• Exercise goal: Print, without altering anything, the lines from the one that holds "addPiece(name, footGeometry(), rustedSteel(wallColor), group);" to the one that holds "points = [vertex.co", inclusive. No other lines belong in the output.

:::::

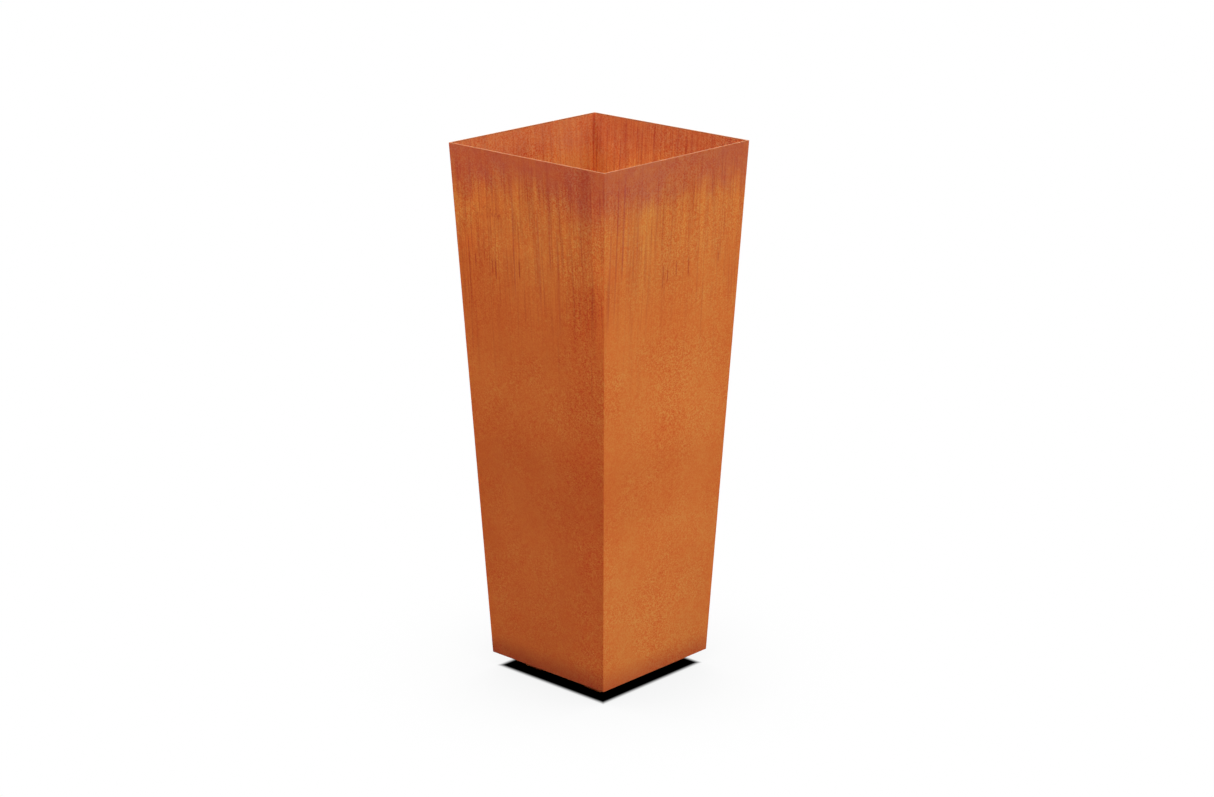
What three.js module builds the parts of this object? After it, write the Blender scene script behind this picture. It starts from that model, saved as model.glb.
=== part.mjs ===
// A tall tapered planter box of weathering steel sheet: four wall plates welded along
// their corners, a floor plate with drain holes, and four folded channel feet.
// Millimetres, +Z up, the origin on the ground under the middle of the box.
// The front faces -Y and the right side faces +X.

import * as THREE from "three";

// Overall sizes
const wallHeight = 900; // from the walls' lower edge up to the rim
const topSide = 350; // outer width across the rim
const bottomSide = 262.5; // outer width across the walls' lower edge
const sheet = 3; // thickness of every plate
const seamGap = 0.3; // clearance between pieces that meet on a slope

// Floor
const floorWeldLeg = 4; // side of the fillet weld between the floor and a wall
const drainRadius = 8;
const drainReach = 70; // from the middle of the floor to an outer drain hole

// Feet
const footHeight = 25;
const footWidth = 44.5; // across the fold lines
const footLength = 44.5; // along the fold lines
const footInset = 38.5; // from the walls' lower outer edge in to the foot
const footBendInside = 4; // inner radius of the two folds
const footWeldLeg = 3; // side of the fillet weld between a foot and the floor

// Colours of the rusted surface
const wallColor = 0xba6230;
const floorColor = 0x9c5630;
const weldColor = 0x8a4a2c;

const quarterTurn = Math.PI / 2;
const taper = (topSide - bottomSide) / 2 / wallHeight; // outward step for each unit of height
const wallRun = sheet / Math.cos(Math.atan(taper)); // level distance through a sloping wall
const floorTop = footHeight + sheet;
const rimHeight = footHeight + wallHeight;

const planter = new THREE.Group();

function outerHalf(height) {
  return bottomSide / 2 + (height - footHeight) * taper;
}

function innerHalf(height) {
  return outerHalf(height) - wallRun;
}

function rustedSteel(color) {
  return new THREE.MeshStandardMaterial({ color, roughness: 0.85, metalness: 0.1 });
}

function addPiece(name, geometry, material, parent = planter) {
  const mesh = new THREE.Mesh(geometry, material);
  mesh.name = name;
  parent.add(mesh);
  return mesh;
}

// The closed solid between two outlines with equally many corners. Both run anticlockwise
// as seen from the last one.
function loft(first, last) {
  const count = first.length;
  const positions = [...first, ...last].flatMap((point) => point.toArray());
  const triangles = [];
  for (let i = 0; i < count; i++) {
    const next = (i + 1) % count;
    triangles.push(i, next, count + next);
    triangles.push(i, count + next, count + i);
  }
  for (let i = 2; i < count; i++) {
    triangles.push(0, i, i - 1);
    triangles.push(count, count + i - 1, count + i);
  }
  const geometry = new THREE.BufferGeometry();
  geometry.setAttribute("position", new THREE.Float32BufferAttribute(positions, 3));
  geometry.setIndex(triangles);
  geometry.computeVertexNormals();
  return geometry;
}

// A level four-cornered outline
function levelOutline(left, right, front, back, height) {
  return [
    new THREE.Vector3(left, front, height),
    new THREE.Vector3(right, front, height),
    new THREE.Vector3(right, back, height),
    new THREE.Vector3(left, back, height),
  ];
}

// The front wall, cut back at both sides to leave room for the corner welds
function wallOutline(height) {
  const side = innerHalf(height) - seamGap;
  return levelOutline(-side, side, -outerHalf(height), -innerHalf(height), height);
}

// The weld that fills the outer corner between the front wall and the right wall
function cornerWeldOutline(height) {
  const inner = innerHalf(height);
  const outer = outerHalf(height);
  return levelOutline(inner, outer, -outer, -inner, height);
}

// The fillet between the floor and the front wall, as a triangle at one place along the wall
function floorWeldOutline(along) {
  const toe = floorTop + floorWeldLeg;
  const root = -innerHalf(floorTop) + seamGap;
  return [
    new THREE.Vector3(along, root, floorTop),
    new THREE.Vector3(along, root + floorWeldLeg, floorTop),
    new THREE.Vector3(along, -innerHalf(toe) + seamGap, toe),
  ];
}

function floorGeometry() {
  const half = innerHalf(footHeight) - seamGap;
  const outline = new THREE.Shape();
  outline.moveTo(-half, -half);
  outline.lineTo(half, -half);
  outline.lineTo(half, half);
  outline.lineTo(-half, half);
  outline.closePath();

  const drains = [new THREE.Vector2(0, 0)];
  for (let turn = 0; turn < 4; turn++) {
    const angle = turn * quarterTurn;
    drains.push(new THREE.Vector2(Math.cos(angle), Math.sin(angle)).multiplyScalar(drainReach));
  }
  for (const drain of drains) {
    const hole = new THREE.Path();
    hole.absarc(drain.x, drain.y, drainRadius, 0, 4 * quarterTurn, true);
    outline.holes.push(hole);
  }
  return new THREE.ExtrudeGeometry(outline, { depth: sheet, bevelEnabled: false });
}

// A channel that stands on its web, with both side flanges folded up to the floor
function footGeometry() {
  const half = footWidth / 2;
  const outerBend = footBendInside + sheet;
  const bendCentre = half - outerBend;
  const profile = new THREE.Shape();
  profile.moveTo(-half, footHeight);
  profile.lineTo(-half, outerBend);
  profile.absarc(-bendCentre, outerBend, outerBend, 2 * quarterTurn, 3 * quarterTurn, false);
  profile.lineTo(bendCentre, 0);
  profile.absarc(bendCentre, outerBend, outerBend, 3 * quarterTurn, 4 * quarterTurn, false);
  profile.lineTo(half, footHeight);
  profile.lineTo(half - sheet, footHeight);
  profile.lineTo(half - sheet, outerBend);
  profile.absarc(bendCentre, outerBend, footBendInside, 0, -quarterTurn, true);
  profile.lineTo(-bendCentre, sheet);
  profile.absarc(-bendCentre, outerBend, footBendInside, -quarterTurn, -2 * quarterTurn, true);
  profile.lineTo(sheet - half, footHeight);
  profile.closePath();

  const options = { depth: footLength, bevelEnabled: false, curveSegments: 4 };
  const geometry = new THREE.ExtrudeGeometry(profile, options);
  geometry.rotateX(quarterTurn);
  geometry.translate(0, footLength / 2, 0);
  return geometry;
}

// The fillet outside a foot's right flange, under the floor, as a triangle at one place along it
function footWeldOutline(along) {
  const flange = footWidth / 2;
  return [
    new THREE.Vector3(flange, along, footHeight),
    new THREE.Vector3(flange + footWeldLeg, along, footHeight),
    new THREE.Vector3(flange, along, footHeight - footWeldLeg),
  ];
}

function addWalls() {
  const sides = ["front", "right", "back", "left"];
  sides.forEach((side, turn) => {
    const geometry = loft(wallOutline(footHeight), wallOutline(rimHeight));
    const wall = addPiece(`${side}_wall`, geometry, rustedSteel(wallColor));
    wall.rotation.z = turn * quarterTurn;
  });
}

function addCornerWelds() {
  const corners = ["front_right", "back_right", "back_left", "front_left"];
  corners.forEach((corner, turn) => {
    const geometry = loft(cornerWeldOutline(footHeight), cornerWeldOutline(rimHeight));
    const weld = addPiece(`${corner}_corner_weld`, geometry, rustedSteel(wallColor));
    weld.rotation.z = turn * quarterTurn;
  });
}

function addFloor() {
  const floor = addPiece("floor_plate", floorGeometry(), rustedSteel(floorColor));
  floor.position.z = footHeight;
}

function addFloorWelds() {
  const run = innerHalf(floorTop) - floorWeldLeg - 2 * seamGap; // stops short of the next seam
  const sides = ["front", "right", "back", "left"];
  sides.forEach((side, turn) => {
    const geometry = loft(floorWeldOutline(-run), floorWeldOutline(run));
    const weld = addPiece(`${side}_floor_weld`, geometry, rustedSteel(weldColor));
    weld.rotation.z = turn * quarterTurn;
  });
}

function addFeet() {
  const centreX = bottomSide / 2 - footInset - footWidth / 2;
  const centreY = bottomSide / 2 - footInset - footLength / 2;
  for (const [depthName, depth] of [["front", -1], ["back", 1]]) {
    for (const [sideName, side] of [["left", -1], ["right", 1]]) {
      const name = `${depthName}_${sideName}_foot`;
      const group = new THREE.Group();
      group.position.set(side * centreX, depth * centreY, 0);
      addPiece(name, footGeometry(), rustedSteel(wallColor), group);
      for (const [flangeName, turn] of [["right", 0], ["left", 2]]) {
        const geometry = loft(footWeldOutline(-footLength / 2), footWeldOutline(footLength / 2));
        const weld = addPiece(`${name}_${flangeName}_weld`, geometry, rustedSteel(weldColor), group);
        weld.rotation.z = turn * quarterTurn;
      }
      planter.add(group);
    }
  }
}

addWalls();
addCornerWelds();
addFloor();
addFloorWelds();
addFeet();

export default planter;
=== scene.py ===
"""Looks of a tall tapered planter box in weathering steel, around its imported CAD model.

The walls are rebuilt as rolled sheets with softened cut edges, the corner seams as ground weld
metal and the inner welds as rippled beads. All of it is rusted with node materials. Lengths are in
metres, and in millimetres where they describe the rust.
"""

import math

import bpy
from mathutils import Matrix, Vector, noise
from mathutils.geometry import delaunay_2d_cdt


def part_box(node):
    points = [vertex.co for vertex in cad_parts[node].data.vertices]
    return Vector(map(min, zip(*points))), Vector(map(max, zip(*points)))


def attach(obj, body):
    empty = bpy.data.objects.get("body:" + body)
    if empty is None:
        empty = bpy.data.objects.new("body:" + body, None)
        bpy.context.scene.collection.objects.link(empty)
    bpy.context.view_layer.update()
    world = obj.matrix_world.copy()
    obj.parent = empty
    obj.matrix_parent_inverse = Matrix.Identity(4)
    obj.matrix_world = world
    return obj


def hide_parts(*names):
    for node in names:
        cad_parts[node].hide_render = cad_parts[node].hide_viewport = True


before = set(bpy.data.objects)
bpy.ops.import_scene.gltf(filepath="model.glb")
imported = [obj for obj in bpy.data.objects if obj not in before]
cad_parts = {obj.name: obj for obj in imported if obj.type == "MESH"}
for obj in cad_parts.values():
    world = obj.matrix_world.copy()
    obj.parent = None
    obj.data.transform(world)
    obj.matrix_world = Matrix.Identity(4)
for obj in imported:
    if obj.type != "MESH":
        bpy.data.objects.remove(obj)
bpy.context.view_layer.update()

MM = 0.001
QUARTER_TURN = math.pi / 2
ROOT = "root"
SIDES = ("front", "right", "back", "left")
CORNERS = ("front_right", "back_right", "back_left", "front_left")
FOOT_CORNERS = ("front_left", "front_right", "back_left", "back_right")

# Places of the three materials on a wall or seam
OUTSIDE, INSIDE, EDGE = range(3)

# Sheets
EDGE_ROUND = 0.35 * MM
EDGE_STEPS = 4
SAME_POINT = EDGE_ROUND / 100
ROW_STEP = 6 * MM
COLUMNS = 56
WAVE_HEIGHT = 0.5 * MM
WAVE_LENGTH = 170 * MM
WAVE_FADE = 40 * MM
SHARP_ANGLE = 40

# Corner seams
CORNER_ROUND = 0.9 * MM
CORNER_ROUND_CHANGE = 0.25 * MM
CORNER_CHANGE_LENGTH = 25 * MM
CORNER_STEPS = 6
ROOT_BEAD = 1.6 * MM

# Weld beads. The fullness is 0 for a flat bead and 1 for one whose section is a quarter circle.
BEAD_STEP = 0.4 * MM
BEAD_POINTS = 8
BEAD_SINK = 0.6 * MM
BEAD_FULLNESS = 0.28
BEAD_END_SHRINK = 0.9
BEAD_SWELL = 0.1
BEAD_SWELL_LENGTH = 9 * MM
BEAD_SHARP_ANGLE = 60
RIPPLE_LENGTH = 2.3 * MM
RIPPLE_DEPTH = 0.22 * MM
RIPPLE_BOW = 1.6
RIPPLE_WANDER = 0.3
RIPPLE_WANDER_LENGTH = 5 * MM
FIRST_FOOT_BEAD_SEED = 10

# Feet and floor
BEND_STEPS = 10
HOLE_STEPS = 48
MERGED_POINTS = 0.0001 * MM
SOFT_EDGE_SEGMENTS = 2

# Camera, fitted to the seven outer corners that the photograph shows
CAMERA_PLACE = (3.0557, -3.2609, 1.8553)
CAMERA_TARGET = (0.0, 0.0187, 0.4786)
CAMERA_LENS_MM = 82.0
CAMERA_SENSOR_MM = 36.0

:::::

• Exercise output:
      addPiece(name, footGeometry(), rustedSteel(wallColor), group);
      for (const [flangeName, turn] of [["right", 0], ["left", 2]]) {
        const geometry = loft(footWeldOutline(-footLength / 2), footWeldOutline(footLength / 2));
        const weld = addPiece(`${name}_${flangeName}_weld`, geometry, rustedSteel(weldColor), group);
        weld.rotation.z = turn * quarterTurn;
      }
      planter.add(group);
    }
  }
}

addWalls();
addCornerWelds();
addFloor();
addFloorWelds();
addFeet();

export default planter;
=== scene.py ===
"""Looks of a tall tapered planter box in weathering steel, around its imported CAD model.

The walls are rebuilt as rolled sheets with softened cut edges, the corner seams as ground weld
metal and the inner welds as rippled beads. All of it is rusted with node materials. Lengths are in
metres, and in millimetres where they describe the rust.
"""

import math

import bpy
from mathutils import Matrix, Vector, noise
from mathutils.geometry import delaunay_2d_cdt


def part_box(node):
    points = [vertex.co for vertex in cad_parts[node].data.vertices]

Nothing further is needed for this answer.